Speed of data loader? - Githubissues

google-research / meta-dataset

A dataset of datasets for learning to learn from few examples

Apache License 2.0

761 stars 139 forks source link

Speed of data loader? #40

Closed cinjon closed 4 years ago

cinjon commented 4 years ago

What are your recommendations for speeding up the data loader? It's pretty slow out of the box [when used with pytorch]. I am using the make_multisource_episode_pipeline (gist here).

cinjon commented 4 years ago

(Note that this is an updated gist from #37 )

lamblin commented 4 years ago

If possible, loading the data from a local disk (SSD if possible), rather than from network, can make a big difference. That was the most effective improvement in my experience.
Reducing the shuffle_buffer_size can help the start-up time, though it should not affect the asymptotic throughput. Preliminary experiments on our side showed no significant change in accuracy when setting it to 200 (instead of 1000) during episodic training. It should be fine to let it at 1000 for batch training, as it is 1000 total and not per class.
With a reduced shuffle_buffer_size (or if you have lots of memory), increasing DataConfig.num_prefetch might help. You could also play with DataConfig.read_buffer_size_bytes.

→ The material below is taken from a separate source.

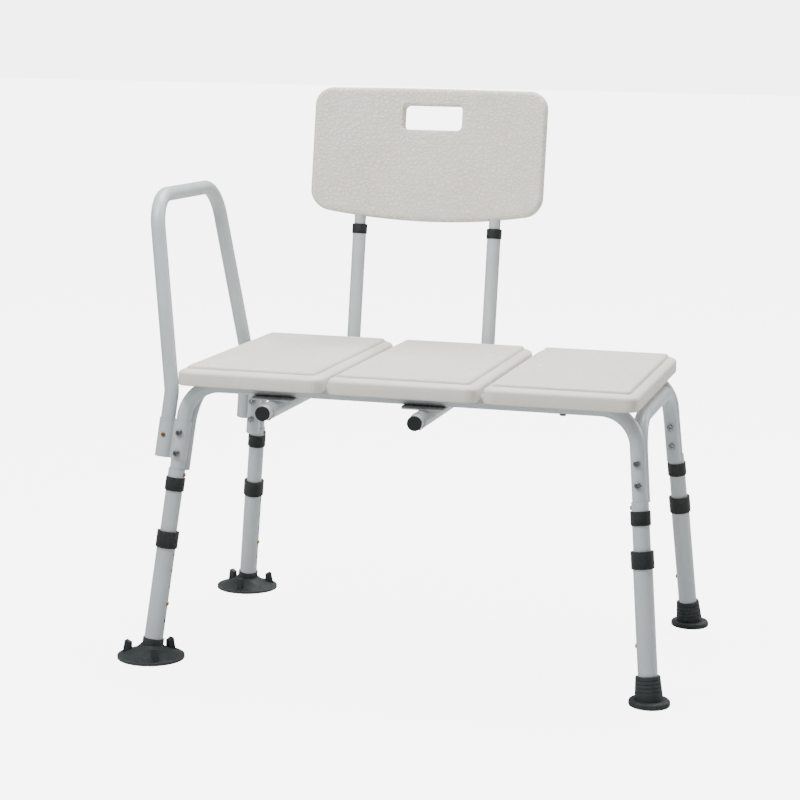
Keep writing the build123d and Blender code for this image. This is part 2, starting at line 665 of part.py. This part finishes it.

cinjon commented 4 years ago

Increasing the read_buffer and the num_prefetch just made it even slower. I'm also using local disk and not network, so that's not an issue.

To be clear, this isn't usable at all right now. What happens when you guys run it with the TF datareader into pytorch? What kind of speeds do you get?

jfb54 commented 4 years ago

For what it is worth, we are getting acceptable speeds using the data loader from PyTorch in the CNAPs project https://github.com/cambridge-mlg/cnaps. The reader code is here: https://github.com/cambridge-mlg/cnaps/blob/master/src/meta_dataset_reader.py. I don't know if it makes any difference, but we are not using tf-eager mode, just an old-fashioned session.

lamblin commented 4 years ago

I did not time the loader itself recently, but a lower bound would be 1.5 episodes / second given that it is the mean time per episode of prototypical network on ImageNet (averaged over training and validation). It's probably a bit more, but not orders of magnitude. What about you? Maybe in your case, setting num_prefetch to 0 and setting read_buffer_size_bytes to something lower may help, then.

cinjon commented 4 years ago

I see, ok. I managed to get this working better / sufficiently ok with the above tips and @jfb54's repo (thanks!).